Though the teenager is effectively a prisoner within his family, Sandro’s total belief in Davit’s goodness blinds him to his selfish manipulation, and motivates him to follow in his father’s footsteps as a Nagazi. As a reluctant participant in Tyler’s rescue, he is also torn in his wavering loyalties, frequently threatening the safety of his sister and mother as he tries to reach out to their pursuers. Besides the success of the mission, the moral goodness of this young man is also at stake, ultimately testing Tyler’s patience, compassion, and guidance during his temporary substitution as the family’s surrogate father.

Even with all this in mind though, it is clear that Extraction 2’s narrative and character development is not where Hargrave’s passion lies. It is the moment-to-moment development of individual set pieces that becomes the third main source of tension in the film, and which reveals his greatest talent as an action director. The impressive 12-minute take from Extraction that followed Tyler’s rescue of a drug lord’s child is topped here by an even more remarkable 21-minute take through multiple locations, keeping us in the grip of a prison break, riot, and chase that all unfold in real time with heart-pounding urgency.

It matters little that this shot was simulated by stitching together 49 individual cuts – there is no faking Hargrave’s skilful manoeuvring of the camera through frenzied environments, often with extras, searchlights, and falling snow filling the frame with movement. Inside the prison, we navigate several perspective shifts between our heroes and a small force of armed guards confronting rampaging inmates, even briefly entering Tyler’s dazed perspective after his head is smashed with a brick and tethering us to his face in close-up. The spectacle is marvellously paced in waves too, drastically raising the stakes as fences between both sides of the conflict are violently torn down, and yet also pulling back in quiet pauses that allow a moment to breathe between fights.

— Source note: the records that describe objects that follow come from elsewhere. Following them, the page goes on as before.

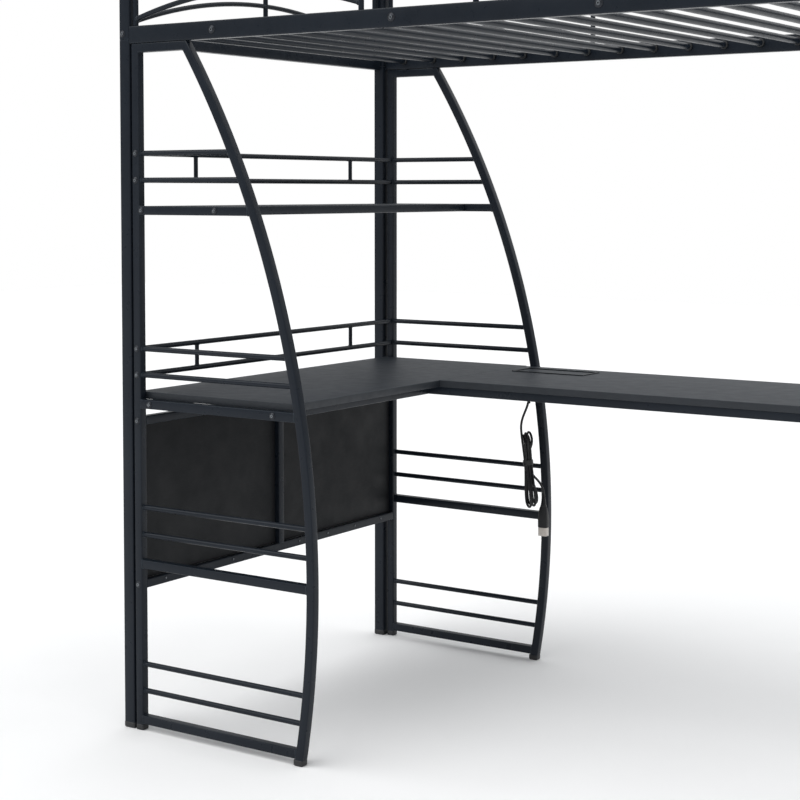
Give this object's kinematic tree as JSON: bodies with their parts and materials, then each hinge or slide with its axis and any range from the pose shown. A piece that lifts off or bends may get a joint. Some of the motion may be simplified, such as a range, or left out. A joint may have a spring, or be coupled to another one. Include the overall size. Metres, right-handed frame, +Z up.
{
  "type": "loft bed with desk",
  "caption": "Metal loft bed on square posts with slats, guards and a ladder, over an L-shaped desk, a shelf, arched side frames and a flush power unit.",
  "frame": {"origin": "centre of the four posts' outline, on the floor", "axes": "+X from the head end to the foot end, along the mattress; +Y from the open front to the back; +Z up"},
  "size_m": [1.94, 1.03, 1.88],
  "materials": {
    "frame_steel": "black powder coat with a faint blue cast, satin",
    "desk_laminate": "dark grey laminate on board, matte",
    "modesty_sheet": "dark matte panel",
    "power_plastic": "fine matte moulding",
    "lead_rubber": "black flexible sheath, low sheen"
  },
  "bodies": {
    "frame": {"post_lower_head_front": "frame_steel", "post_upper_head_front": "frame_steel", "post_lower_head_back": "frame_steel", "post_upper_head_back": "frame_steel", "post_lower_foot_front": "frame_steel", "post_upper_foot_front": "frame_steel", "post_lower_foot_back": "frame_steel", "post_upper_foot_back": "frame_steel", "side_rail_front": "frame_steel", "side_rail_back": "frame_steel", "end_rail_head": "frame_steel", "end_rail_foot": "frame_steel", "slat_01": "frame_steel", "slat_02": "frame_steel", "slat_03": "frame_steel", "slat_04": "frame_steel", "slat_05": "frame_steel", "slat_06": "frame_steel", "slat_07": "frame_steel", "slat_08": "frame_steel", "slat_09": "frame_steel", "slat_10": "frame_steel", "slat_11": "frame_steel", "slat_12": "frame_steel", "slat_13": "frame_steel", "slat_14": "frame_steel", "slat_15": "frame_steel", "slat_16": "frame_steel", "slat_17": "frame_steel", "slat_18": "frame_steel", "slat_19": "frame_steel", "slat_20": "frame_steel", "side_frame_front": "frame_steel", "side_frame_back": "frame_steel", "shelf_cross_head": "frame_steel", "shelf_cross_room": "frame_steel", "desk_cross_head": "frame_steel", "desk_cross_room": "frame_steel", "bar_guard_shelf": "frame_steel", "bar_guard_desk": "frame_steel", "modesty_frame": "frame_steel", "modesty_panel_front": "modesty_sheet", "modesty_panel_back": "modesty_sheet", "desk_board_short": "desk_laminate", "desk_board_long": "desk_laminate", "shelf_board": "desk_laminate", "desk_frame": "frame_steel", "desk_end_leg": "frame_steel", "ladder": "frame_steel", "guard_front": "frame_steel", "guard_back": "frame_steel", "guard_head": "frame_steel", "guard_foot": "frame_steel", "power_box": "power_plastic", "strain_relief": "lead_rubber", "cord_drop": "lead_rubber", "cord_hank": "lead_rubber", "cord_tail": "lead_rubber", "plug": "lead_rubber"},
    "power_lid": {"power_lid": "desk_laminate"}
  },
  "joints": [
    {"name": "power_lid_hinge", "type": "hinge", "parent": "frame", "child": "power_lid", "pos_m": [-0.3535, 0.427, 0.7675], "axis": [-1, 0, 0], "range_deg": [0, 95]}
  ]
}
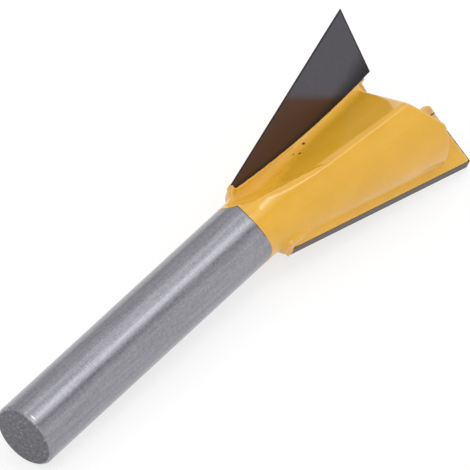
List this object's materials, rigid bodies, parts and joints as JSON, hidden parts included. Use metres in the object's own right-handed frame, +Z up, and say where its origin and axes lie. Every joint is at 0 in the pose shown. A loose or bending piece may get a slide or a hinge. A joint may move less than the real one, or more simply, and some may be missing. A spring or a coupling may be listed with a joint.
{
  "type": "dovetail router bit",
  "caption": "Dovetail router bit: a round shank and a flared head whose brazed carbide edges cut a sloping-sided slot.",
  "frame": {"origin": "on the surface the bit lies on, under the middle of the bit's bounding box", "axes": "+X along the bit towards its cutting head, +Z up; the shank's axis rises by 2.6 degrees towards the head"},
  "size_m": [0.0538, 0.0158, 0.0112],
  "materials": {
    "steel": "ground",
    "enamel": "gloss",
    "carbide": "finely ground"
  },
  "bodies": {
    "root": {"body": "steel", "carbide_tip_1": "carbide", "carbide_tip_2": "carbide", "braze_fillet_1": "enamel", "braze_fillet_2": "enamel"}
  },
  "joints": []
}
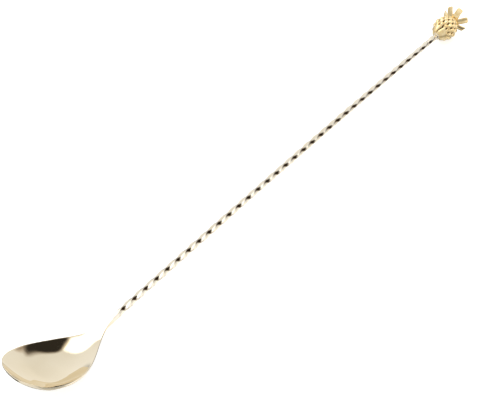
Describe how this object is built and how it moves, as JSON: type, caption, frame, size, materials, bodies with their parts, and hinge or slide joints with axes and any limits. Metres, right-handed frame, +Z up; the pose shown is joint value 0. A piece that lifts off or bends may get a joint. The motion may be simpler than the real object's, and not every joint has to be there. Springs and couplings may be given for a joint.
{
  "type": "bar spoon",
  "caption": "Long bar spoon with a teardrop bowl, a left-hand twisted square shaft and a pineapple finial, lying on its bowl and finial.",
  "frame": {"origin": "centre of the bounding box at table level, with the spoon lying on the underside of its bowl and on its lowest crown leaf", "axes": "+X along the spoon from the bowl to the finial, +Z up out of the bowl, +Y across the bowl"},
  "size_m": [0.33, 0.0302, 0.0143],
  "materials": {
    "champagne_plate": "mirror-polished stainless steel with a pale champagne-gold plate",
    "gold_plate": "polished cast metal with a rich yellow-gold plate, darker in the recesses",
    "solder": "plain bright solder, hidden in the joint"
  },
  "bodies": {
    "root": {"bowl": "champagne_plate", "neck_weld": "champagne_plate", "shaft": "champagne_plate", "finial_solder": "solder", "pineapple_body": "gold_plate", "pineapple_crown": "gold_plate"}
  },
  "joints": []
}
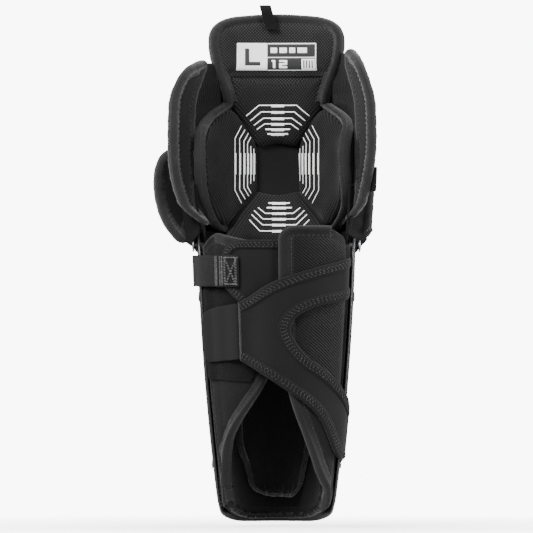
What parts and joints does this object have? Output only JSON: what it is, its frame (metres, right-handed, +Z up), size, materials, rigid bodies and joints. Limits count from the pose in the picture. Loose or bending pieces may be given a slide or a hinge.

With no visible edits, this long take makes for the perfect showcase of practical stunt work, carrying a creative yet visceral brutality as loose rocks, shovels, a furnace, and even an arm lit aflame by a Molotov Cocktail become improvised weapons. It is too bad that the handheld camerawork somewhat obscures this at times, lacking the smoothness of Alfonso Cuarón’s direction in Children of Men’s car chase scene which clearly inspired its dextrous weaving in and out of moving windows.

Unlike lesser action filmmakers though, Hargrave’s set pieces in Extraction 2 consistently advance the narrative with great momentum, frequently pushing Tyler to adjust his tactics to new terrains and threats. As he fights off an enemy inside a giant glass tower, his associate’s unconscious body slides down a glass platform just outside, thrilling driving up the tension with added time pressure. The old stone church of dusty scaffolding and angel statues where the Nagazi have set up base similarly makes for a grand climax, seeing Tyler pivot when the immediate danger of their hostage situation comes to light. It is often where the film’s blocking, editing, and camerawork takes a step back that its plot falls back on weak exposition, though fortunately these passing moments are more forgettable than outright awful. Hargrave is a far more talented director than Russo is a writer, and it is through his dynamic set pieces that Extraction 2 pushes its reluctant fathers to confront their paternal responsibility with electrifying tenacity.

Extraction 2 is currently streaming on Netflix.